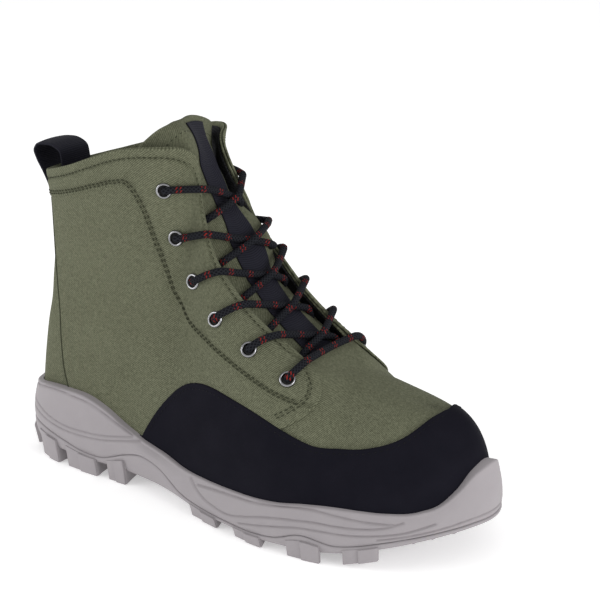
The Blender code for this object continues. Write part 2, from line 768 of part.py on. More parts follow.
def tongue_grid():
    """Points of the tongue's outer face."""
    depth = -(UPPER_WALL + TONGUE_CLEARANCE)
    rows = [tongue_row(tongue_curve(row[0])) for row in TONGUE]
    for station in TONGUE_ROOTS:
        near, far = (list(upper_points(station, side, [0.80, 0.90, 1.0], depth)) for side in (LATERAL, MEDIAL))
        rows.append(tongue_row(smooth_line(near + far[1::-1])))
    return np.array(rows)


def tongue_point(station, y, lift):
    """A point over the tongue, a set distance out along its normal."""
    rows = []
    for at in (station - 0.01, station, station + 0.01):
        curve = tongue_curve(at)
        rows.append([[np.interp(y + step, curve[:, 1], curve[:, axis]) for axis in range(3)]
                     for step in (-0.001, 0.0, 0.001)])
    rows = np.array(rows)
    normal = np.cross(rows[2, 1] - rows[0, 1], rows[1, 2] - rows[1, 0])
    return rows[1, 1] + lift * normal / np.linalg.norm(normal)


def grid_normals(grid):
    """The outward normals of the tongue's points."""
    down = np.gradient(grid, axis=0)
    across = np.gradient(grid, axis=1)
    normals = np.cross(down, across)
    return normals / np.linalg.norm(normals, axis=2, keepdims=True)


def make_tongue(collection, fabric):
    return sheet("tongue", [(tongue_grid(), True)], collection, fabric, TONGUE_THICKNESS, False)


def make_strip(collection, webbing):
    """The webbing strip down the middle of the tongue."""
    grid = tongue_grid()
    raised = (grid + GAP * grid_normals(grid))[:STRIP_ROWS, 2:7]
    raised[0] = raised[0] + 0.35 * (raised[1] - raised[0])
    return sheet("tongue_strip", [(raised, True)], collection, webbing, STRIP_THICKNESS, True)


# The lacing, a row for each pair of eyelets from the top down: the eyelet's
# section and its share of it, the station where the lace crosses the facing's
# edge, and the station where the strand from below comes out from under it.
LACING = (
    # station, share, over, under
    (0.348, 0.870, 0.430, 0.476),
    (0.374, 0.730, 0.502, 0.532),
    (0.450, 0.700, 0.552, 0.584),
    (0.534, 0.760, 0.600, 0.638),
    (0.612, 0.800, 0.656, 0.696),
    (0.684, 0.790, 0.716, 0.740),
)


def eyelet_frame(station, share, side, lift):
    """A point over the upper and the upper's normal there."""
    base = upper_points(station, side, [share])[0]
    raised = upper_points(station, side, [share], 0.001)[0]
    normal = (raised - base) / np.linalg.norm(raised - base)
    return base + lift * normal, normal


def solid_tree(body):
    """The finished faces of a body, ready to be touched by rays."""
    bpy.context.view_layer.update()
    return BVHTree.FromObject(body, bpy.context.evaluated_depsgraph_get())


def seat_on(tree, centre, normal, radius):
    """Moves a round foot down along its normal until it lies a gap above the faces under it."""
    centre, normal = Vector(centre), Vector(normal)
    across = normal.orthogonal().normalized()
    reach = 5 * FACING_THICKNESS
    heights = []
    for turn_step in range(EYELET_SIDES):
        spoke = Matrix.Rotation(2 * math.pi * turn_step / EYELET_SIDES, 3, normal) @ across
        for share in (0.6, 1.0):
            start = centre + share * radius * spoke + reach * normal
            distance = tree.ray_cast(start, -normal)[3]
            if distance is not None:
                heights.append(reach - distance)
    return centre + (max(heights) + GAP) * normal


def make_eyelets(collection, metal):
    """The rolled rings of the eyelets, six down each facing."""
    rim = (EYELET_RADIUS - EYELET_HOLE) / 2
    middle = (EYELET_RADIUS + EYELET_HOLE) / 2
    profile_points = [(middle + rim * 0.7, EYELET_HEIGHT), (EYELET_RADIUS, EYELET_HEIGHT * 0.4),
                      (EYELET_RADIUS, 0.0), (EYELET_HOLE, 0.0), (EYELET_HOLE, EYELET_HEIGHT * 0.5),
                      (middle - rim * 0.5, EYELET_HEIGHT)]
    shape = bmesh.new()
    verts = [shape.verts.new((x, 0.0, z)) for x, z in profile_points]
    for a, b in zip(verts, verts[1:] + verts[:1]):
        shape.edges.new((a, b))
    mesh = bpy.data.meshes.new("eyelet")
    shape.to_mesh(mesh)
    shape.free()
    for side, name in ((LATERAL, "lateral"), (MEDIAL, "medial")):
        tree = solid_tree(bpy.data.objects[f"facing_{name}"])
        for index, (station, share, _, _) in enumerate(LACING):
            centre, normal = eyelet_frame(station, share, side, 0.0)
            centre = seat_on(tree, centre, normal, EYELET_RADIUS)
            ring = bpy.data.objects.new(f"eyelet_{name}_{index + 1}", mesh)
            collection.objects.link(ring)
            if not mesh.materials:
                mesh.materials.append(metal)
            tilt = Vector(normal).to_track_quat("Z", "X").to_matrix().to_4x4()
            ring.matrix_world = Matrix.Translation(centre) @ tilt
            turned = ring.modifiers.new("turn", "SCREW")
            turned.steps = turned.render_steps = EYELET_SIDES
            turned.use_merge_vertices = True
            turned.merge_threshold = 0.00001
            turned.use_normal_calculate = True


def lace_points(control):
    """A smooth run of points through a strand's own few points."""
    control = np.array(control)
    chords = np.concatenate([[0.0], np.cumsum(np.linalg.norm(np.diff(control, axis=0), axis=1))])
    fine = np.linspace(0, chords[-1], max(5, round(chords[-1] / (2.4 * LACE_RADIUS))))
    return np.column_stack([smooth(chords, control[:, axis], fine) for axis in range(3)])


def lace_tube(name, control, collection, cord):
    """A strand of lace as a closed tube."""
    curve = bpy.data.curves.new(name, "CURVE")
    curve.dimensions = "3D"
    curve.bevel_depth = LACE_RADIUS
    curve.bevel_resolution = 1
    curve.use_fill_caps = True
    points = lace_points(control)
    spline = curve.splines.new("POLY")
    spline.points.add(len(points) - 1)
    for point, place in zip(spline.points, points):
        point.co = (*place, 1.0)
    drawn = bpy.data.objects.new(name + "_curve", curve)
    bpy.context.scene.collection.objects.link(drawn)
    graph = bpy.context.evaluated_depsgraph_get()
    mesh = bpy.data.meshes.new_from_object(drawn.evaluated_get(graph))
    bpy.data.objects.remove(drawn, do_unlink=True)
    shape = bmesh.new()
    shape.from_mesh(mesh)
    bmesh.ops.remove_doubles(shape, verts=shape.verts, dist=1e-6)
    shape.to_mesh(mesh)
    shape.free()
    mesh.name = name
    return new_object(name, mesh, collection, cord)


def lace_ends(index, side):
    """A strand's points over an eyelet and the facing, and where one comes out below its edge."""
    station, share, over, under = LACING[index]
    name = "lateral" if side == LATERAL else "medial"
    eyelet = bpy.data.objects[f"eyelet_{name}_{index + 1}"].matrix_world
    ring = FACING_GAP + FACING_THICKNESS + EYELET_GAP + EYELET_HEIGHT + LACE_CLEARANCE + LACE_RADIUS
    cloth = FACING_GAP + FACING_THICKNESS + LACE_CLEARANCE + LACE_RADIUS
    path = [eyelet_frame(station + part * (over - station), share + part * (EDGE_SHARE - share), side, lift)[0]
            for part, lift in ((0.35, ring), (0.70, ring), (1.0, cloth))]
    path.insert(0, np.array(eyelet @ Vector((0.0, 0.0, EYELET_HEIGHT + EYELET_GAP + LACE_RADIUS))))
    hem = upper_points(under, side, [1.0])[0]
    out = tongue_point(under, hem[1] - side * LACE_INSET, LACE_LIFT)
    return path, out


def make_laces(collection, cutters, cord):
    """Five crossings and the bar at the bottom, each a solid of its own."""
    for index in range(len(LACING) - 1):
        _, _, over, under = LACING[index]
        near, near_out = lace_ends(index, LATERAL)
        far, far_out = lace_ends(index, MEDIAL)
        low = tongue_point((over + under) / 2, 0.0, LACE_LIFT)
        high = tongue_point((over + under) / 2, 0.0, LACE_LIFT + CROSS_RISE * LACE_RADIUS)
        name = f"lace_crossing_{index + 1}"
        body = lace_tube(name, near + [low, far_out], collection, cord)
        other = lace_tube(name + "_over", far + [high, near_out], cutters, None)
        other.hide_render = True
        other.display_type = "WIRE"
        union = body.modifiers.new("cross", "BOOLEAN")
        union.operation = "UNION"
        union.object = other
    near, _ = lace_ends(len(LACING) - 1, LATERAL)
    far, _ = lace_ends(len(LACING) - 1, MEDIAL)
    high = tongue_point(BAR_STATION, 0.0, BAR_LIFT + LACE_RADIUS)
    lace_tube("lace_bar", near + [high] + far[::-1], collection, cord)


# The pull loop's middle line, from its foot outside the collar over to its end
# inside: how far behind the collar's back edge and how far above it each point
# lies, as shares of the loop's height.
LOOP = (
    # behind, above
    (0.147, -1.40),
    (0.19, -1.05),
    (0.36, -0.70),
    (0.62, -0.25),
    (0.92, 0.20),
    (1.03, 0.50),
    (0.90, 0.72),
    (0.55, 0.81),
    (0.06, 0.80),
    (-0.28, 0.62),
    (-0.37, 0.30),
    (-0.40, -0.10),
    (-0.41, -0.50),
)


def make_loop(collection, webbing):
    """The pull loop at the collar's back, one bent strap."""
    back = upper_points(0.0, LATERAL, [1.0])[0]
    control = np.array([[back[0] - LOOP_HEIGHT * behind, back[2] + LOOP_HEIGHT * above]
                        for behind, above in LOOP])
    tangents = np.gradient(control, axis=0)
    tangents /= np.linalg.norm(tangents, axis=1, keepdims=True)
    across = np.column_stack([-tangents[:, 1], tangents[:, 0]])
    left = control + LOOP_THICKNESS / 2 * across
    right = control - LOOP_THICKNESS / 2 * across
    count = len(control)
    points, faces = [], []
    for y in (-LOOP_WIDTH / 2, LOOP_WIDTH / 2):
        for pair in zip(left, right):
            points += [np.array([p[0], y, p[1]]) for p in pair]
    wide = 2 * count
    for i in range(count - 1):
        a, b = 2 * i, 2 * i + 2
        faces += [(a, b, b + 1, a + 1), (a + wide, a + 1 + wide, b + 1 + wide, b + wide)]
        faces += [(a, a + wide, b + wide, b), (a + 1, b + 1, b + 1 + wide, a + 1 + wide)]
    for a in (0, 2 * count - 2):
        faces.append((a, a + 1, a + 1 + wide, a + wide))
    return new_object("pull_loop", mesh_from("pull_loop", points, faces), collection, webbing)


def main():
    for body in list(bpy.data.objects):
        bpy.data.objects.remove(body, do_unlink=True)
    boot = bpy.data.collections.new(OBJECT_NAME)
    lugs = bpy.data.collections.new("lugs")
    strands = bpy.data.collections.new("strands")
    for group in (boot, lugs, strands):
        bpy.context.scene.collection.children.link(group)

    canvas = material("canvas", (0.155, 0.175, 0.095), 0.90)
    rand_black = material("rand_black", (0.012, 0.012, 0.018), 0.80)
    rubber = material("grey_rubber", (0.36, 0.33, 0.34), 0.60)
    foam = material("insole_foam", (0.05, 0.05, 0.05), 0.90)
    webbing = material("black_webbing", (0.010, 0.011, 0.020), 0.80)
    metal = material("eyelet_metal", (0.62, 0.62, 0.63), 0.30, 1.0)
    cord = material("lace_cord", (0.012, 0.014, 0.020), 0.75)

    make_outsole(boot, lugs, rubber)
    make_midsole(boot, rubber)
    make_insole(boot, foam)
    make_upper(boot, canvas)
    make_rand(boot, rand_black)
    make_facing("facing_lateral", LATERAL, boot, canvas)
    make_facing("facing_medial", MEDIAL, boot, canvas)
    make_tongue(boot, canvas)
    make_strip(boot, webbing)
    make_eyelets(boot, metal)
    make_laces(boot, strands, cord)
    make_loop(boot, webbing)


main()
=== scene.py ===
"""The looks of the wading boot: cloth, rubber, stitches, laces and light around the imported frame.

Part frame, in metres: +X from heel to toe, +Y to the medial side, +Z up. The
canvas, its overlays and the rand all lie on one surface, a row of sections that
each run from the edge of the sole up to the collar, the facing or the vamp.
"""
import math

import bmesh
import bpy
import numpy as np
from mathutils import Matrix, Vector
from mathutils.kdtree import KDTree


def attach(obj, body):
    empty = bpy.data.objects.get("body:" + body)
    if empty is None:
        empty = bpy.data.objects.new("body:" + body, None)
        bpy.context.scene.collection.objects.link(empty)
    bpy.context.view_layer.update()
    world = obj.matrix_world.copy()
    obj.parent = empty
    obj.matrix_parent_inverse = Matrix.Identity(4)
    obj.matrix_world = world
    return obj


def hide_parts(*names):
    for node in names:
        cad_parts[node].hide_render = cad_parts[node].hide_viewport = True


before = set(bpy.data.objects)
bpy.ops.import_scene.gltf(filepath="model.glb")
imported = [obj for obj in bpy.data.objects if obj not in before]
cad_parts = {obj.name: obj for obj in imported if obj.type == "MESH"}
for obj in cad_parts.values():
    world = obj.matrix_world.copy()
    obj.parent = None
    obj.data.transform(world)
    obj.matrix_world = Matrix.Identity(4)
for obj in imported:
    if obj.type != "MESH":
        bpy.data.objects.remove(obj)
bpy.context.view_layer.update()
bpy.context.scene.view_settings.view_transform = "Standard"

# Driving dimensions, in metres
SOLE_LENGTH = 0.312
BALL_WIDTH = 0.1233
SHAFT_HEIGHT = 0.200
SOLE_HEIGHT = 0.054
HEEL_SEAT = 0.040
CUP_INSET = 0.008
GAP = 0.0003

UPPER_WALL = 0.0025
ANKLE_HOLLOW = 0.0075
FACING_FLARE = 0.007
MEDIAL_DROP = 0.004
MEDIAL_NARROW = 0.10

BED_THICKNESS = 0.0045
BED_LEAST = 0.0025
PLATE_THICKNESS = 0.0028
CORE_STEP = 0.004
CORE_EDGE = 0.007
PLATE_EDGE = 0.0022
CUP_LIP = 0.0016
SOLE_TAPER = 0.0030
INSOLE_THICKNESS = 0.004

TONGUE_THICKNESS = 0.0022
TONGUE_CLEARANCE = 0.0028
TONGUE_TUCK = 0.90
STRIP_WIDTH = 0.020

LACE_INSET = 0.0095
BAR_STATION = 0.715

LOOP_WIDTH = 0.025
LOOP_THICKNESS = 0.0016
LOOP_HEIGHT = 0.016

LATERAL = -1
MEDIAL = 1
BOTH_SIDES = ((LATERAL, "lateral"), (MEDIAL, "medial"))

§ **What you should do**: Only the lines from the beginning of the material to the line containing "return np.array(rows)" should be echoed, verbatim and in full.

§ **Solved exercise**:
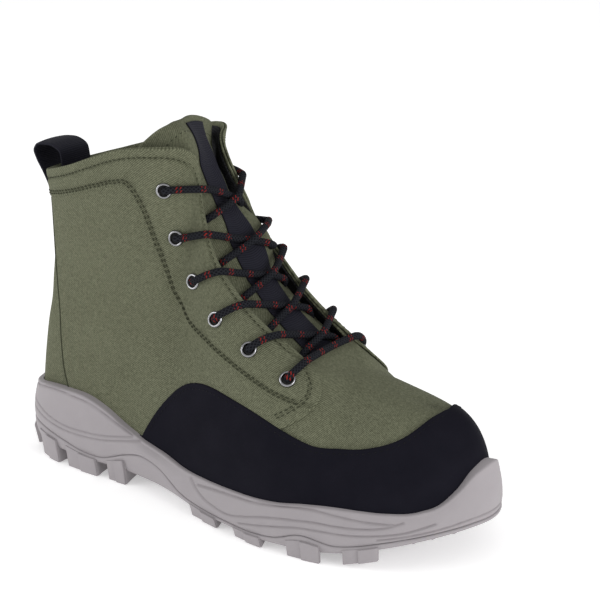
The Blender code for this object continues. Write part 2, from line 768 of part.py on. More parts follow.
def tongue_grid():
    """Points of the tongue's outer face."""
    depth = -(UPPER_WALL + TONGUE_CLEARANCE)
    rows = [tongue_row(tongue_curve(row[0])) for row in TONGUE]
    for station in TONGUE_ROOTS:
        near, far = (list(upper_points(station, side, [0.80, 0.90, 1.0], depth)) for side in (LATERAL, MEDIAL))
        rows.append(tongue_row(smooth_line(near + far[1::-1])))
    return np.array(rows)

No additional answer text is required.